Despite several extraneous attacks by his political detractors, Raila Odinga in his daily political life had to deal with rejection, threats of assassination and conspiracy. These factors were being motivated by the way in which his political opponents viewed him.

He was viewed as someone who could deal mercilessly with people who were engaged in impunity of any kind, as one who was ruthless with oppressors and as one who could not be trusted with power. His stint in the olden days of detention was a great topic for his detractors.

They focused less on his stand on the constitution and his enigmatic traits and instead gave much prominence to his political aggression.
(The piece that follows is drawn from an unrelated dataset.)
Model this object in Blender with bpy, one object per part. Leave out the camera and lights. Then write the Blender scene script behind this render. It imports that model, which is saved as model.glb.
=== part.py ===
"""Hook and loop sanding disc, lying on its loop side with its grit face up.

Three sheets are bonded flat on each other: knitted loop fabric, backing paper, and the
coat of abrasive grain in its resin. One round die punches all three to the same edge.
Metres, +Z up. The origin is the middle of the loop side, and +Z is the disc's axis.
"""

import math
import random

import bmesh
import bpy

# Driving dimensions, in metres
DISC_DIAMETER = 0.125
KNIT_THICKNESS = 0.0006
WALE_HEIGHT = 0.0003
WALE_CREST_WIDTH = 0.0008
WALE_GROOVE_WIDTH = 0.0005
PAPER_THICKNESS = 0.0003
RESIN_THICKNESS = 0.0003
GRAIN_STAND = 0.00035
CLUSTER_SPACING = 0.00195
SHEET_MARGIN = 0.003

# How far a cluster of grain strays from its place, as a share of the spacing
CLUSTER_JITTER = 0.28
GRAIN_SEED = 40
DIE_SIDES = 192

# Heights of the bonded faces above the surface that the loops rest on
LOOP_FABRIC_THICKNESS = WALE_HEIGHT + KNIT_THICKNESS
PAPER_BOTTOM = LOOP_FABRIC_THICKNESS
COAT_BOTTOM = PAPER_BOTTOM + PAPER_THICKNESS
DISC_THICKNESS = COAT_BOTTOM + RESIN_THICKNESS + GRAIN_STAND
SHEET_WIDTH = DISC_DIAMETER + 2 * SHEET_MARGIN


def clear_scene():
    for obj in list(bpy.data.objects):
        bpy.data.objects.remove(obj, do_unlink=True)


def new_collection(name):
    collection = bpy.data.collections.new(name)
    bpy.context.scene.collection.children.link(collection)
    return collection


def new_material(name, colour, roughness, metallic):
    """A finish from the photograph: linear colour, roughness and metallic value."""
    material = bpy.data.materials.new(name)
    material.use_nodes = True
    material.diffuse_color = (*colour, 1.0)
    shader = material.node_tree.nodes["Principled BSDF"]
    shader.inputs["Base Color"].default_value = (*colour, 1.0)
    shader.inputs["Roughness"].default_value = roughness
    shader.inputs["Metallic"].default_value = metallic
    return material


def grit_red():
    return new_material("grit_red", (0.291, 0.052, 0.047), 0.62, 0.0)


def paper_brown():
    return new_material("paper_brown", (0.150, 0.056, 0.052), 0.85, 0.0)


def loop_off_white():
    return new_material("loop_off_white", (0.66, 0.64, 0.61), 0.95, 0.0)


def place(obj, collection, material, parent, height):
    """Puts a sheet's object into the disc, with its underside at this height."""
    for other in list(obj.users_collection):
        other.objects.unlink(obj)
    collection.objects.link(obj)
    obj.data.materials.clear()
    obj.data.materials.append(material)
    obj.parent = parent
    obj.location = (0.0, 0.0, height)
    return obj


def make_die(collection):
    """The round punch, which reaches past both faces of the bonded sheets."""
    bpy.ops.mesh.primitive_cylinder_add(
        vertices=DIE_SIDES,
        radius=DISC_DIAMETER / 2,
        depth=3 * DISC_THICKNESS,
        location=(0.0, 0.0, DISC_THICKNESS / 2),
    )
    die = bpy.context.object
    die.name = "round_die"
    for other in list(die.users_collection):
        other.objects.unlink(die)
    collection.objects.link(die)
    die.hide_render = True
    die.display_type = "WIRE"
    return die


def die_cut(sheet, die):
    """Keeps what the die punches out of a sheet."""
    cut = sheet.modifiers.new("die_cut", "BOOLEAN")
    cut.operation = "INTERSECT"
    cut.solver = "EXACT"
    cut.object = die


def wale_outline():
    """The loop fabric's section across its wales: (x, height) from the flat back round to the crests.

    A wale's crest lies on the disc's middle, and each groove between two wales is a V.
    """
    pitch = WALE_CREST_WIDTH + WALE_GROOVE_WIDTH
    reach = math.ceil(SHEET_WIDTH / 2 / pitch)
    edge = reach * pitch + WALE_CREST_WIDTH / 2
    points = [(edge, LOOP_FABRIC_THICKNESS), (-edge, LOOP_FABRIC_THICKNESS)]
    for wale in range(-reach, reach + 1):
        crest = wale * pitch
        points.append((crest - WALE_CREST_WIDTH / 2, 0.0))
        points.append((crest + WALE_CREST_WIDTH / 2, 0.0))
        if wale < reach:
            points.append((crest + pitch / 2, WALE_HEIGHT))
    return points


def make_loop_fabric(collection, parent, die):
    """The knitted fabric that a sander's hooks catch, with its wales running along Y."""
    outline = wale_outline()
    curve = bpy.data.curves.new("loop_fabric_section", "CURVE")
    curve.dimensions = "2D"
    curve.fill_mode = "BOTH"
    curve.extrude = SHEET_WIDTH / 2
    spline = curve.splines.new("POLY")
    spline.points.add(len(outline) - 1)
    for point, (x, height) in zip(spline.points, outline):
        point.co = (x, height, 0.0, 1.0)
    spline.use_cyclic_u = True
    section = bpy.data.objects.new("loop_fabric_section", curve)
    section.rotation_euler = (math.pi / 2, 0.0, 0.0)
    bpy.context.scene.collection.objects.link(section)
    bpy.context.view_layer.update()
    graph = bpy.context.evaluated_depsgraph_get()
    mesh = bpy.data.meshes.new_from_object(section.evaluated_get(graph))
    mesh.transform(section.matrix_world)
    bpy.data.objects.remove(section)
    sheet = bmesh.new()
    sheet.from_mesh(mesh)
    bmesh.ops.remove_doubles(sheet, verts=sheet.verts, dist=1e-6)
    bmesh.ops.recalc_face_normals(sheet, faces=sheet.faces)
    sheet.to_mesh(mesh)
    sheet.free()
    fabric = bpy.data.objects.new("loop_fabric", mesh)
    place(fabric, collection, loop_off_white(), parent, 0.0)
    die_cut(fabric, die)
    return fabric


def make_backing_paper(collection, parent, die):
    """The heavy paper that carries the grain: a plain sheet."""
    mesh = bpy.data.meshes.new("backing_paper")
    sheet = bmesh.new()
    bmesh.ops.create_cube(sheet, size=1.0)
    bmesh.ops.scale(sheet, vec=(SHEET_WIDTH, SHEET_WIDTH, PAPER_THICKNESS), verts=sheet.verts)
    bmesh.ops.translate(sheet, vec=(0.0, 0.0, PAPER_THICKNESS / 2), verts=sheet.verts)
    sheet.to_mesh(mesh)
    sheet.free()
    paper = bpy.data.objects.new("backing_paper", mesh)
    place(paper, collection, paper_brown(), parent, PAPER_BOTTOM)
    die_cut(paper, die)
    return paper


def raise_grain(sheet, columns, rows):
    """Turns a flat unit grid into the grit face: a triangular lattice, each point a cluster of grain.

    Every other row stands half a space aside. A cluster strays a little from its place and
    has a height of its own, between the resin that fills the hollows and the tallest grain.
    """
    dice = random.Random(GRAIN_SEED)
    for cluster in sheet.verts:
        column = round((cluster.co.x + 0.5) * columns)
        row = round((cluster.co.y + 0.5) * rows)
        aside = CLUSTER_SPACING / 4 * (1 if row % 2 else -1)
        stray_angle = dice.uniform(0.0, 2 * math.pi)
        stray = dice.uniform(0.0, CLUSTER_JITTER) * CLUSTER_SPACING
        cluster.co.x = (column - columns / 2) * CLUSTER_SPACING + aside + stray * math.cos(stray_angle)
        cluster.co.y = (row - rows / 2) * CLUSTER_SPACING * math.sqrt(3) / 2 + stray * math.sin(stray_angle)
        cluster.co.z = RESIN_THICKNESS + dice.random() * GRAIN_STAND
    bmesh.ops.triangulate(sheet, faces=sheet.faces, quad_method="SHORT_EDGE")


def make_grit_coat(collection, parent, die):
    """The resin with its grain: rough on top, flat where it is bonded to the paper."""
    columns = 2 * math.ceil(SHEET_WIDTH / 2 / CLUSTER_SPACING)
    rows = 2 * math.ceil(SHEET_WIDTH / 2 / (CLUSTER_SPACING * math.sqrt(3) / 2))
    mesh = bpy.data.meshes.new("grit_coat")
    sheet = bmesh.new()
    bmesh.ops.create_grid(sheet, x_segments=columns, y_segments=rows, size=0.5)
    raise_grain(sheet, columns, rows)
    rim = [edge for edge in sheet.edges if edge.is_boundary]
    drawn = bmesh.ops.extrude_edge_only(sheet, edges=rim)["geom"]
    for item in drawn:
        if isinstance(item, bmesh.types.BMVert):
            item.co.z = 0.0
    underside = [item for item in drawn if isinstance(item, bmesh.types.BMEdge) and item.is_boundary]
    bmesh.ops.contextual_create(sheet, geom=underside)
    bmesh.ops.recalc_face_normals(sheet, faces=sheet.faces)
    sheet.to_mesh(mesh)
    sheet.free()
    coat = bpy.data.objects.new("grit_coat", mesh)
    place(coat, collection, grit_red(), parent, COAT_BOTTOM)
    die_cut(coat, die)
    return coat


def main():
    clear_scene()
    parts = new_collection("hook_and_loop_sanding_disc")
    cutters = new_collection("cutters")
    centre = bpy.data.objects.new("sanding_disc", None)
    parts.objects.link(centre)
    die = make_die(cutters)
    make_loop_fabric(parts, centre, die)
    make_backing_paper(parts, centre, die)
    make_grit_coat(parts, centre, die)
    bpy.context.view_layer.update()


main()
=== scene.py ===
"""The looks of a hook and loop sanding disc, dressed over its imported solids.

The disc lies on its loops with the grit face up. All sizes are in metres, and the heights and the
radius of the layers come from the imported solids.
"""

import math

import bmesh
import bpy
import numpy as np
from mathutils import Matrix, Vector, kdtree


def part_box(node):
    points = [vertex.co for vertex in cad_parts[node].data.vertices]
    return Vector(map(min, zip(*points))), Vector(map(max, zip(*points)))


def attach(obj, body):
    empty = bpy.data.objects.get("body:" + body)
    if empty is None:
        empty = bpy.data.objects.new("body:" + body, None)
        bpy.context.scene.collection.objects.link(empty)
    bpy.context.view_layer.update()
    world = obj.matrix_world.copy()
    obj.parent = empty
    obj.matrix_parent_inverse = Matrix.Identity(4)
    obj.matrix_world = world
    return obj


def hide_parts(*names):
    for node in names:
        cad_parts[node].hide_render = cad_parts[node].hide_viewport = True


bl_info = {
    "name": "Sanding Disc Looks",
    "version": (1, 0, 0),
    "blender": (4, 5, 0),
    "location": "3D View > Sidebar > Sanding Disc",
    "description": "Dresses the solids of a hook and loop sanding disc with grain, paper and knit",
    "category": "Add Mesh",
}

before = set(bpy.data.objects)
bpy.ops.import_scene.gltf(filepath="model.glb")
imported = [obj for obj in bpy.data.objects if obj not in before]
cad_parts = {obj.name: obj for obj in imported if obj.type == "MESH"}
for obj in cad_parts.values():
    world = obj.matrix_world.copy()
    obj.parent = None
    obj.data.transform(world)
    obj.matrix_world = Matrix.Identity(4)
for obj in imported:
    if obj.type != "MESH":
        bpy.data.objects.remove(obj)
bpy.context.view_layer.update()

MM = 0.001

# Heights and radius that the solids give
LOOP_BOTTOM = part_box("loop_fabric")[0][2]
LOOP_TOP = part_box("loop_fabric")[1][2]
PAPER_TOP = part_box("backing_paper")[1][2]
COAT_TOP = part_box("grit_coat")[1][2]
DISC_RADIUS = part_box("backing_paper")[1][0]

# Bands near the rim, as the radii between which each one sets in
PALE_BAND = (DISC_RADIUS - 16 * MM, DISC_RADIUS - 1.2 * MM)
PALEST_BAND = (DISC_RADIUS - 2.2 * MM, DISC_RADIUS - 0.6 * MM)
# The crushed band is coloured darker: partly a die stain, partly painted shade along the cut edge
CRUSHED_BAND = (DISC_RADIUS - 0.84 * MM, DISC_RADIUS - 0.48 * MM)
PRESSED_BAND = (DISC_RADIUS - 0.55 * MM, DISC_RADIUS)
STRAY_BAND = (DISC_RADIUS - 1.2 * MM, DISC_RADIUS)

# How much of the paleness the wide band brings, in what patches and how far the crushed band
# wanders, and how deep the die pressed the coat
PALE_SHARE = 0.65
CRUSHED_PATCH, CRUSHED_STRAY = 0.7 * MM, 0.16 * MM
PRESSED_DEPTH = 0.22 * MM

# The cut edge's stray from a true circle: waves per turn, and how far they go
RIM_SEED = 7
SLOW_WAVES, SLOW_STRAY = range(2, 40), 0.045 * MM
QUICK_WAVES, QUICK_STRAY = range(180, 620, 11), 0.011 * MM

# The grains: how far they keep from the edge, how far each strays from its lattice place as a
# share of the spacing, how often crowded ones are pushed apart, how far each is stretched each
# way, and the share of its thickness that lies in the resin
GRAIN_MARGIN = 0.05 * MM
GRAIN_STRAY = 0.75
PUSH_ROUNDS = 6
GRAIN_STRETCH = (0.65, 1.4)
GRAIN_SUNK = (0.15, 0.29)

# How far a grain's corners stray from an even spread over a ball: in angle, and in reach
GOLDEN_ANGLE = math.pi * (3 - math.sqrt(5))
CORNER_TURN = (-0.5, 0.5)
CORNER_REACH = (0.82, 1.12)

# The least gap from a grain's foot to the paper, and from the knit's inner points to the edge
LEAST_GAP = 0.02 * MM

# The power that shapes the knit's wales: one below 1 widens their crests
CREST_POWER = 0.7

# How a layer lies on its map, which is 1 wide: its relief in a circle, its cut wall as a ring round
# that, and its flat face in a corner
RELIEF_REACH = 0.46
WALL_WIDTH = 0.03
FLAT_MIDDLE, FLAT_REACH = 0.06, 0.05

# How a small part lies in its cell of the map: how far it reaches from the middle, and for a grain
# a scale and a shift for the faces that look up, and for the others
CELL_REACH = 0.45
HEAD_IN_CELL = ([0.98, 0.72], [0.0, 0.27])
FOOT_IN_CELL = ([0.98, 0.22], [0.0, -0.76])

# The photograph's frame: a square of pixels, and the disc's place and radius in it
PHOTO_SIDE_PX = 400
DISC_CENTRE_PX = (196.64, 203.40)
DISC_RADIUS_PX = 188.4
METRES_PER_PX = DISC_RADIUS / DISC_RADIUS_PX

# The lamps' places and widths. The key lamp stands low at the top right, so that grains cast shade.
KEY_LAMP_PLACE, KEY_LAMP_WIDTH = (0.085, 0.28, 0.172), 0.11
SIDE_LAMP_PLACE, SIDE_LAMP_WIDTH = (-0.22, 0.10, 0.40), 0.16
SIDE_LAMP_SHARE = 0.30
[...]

His opponents said he could not be trusted with power at all.

So in a plot to block Raila’s presidency, six men and two women met in Uhuru’s private office in Chancery Building along Valley Road to plot Raila’s rejection.
The meeting came only a day after a major American celebration day at the American Embassy where Uhuru and Kalonzo had met and agreed on a meeting which was intended to discuss their political future. Kalonzo and Uhuru had agreed to bring in the meeting three officials each.

Kalonzo brought in David Musila, Nyiva Mwendwa, and Joe Hamisi while Uhuru Kenyatta came with Dalmas Otieno, Marsden Madoka and Naomi Shaban. The daggers at the Chancery boardroom were to be aimed directly in Raila Odinga’s direction.

The team claimed that Odinga was frustrating their political ambition. This came after several attempts by Kalonzo to hold Raila to ransom and have Raila declare “Kalonzo Tosha”. The detractors wanted to throw Raila Odinga in the wilderness of political isolation.

Uhuru Kenyatta had no kind words for Raila, especially as Odinga was one of the forces that had denied him the presidency in 2002.
“I am certainly not happy with the kind of treatment KANU is getting from ODM-Kenya,” Uhuru said, adding that, “Raila has become uncontrollable and the only way to deal with him is to isolate him.”

As Joe Hamisi, one of the meeting attendants, put it, “That evening I saw Jomo in Uhuru, complete with the former president’s menacing eyes. He was lashing out at Raila, just as his father did to Odinga.

The isolation of Raila could hatch a plan to ensure that he would not make it to the ballot. The isolation plan hatched a powerful movement called “the third force,” which comprised of Kalonzo and Ojiambo at the onset and later on William Ruto, who by then had promised his support to Raila Odinga.

In this, Uhuru Kenyatta said, “This alliance must be formidable enough to stop Raila, otherwise, this man will give us trouble.”
He later added that “These are not the people I want to conduct business with. We will never agree on anything.”

Kalonzo and Raila were leading a bare-knuckled political fight against Uhuru, a man many considered politically inept.

The fear factor of Raila was increasingly getting out of control, “He is acting like a prefect and treating us like children, behaving as if he is already the party’s presidential nomimee...can you imagine what Raila will do to all of us? He will step all over the rest of us after he becomes president. We will not allow that to happen.”